A Guidebook to Daily Prayer

Christopher L Webber. A User’s Guide to the Book of Common Prayer: Morning and Evening Prayer. Morehouse, 2005. $8 on Amazon.com.

This is a very handy little book. It is designed for people who know nothing about daily prayer, and so takes nothing for granted. This is a good thing! Webber has reprinted the pages of morning and evening prayer out of the Book of Common Prayer (BCP), going so far as leaving the same page numbers, and then provides facing page commentary.

The Introduction overs a wide variety of information. One of the primary concerns here is the difference between Rite I and Rite II. Webber provides a discussion of how Rite I differs from Rite II, but all further discussion uses Rite II. He also discusses the differences between the 1928 and 1979 BCP.

The real value of the book comes when we get to the actual offices. Set up in facing page style, each section has a general description of its purpose, history, and the sources of the actual words. One of the obvious things that comes out of the discussion is changes to the canticles in the 1979 BCP. I have to say I like the additional canticles and I would be happy if there were even more of them. It always surprises me that so much from the apocrypha is included when there are so many canticles in scripture that are omitted (Jonah, Song of Songs, Hannah’s song etc). He goes on to give the sources and authors of the collects included with the offices. The bit about the Phos hilaron was considered a cherished old hymn by St Basil in 379 is interesting. I also thought it was interesting that Webber noted that the Magnificant can be used for morning prayer and that any morning canticle can be used for evening prayer. That is very good to know because always using it for evening prayer is a little too rigid for me. Don’t get me wrong, I like it, but it doesn’t always seem like the best canticle to go with the other selections. The book rounds off short discussions of the prayers and a short glossary.

As I said from the beginning, its a handy book. Its not groundbreaking scholarship or comprehensive analysis, but it suits its purpose: to introduce new people to morning and evening prayer. I think it does that quite well.


1 thought on “A Guidebook to Daily Prayer

  1. because i introduce so many people to the daily office, i’m happy webber has come up with this little book, even though i would like something that is a bit more related to the bigger traditions of the church rather than just to the 1979 bcp. but of course then it would not be a little book.

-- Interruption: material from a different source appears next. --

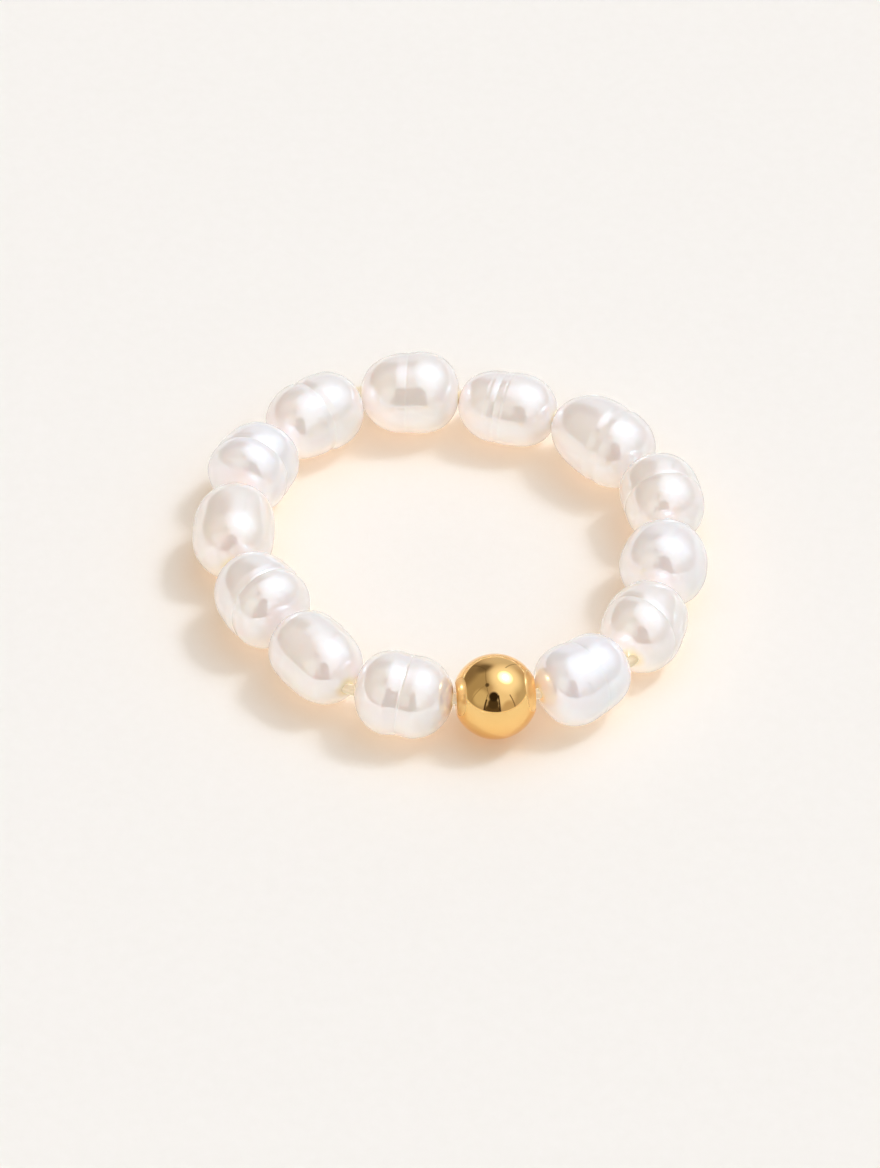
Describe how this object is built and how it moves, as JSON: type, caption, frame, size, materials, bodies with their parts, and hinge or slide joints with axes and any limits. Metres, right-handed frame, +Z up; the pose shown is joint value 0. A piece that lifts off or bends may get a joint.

    i suspect the reason so much from the apocrypha is included when so many “canticles from [protestant] scripture . . . are omitted” is that the church of england, including many folks who did not (do not) consider the non-jewish canon as scriptural could in this way keep the larger canon of the ancient church without its being read as “lessons.” remember the puritans who objected even to the gospel canticles.

    regarding the nightly use of the magnificat, it is important to remember that this canticle is used not as a response to the readings but as a reminder of how time itself reveals the mysteries of salvation. each evening is another advent, when mary as model of the church becomes again the bearer of the messiah, and the nature of the messiah’s kingdom is sung again.